Justement, en général, les gens ne lisent pas les conditions générales mentionnées sur les contrats !
Mais, ce n’est pas la faute du responsable de l’entreprise ! C’est la faute de la personne concernée. Chacun de nous est interpellé, y compris moi. Aujourd’hui, en France, les autorités sont arrivées à remettre en cause ces conditions générales parce qu’elles estiment qu’elles ne sont pas accessibles. Souvent, ce n’est pas dans la langue du pays ou alors c’est écrit en si petits caractères que la personne n’a pas le temps de lire. L’autorité de protection a des leviers pour remettre en cause ces conditions générales et assurer une protection plus efficace des personnes.
Quelles sont vos solutions pour garantir la protection des données ?

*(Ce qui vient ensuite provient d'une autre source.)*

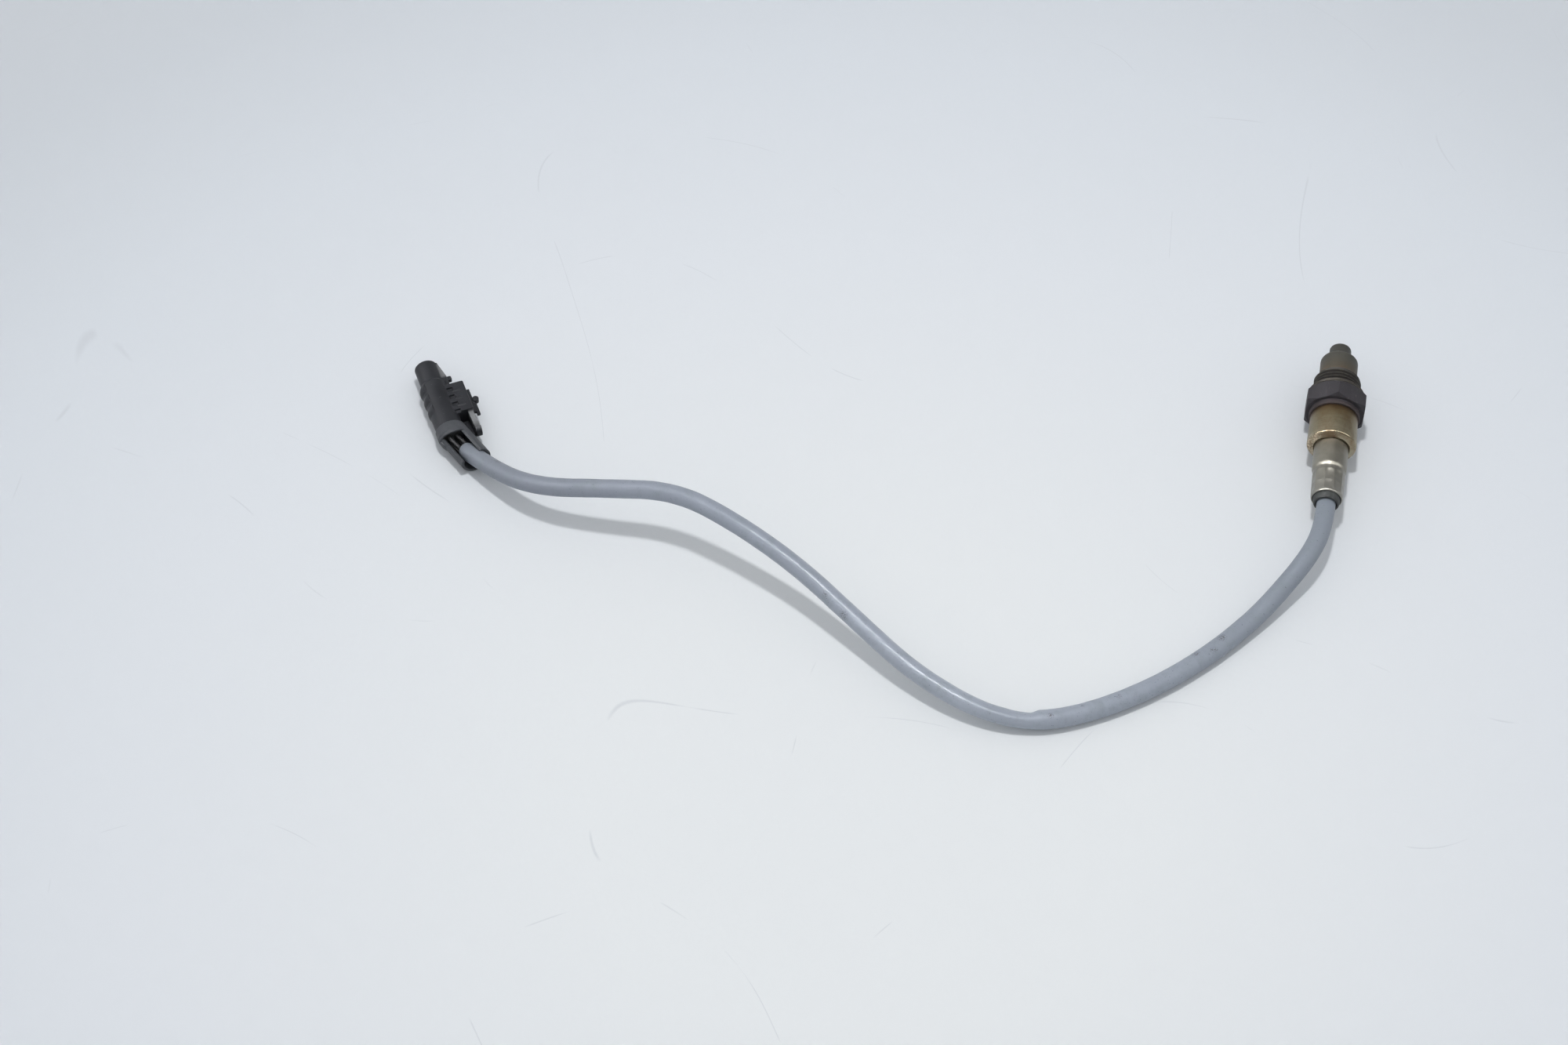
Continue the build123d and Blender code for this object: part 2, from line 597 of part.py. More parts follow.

Je partirai de la loi, c’est la loi qui fixe le cadre. La loi existe, il faut en appliquer les principes. Mais aussi et surtout, chacun de nous est l’acteur de la protection des données. La loi donne un certain nombre de droits à la personne. Finalement, le régulateur doit jouer son rôle, le responsable d’entreprise doit honorer ses obligations, et la personne qui a des droits doit les mettre en œuvre.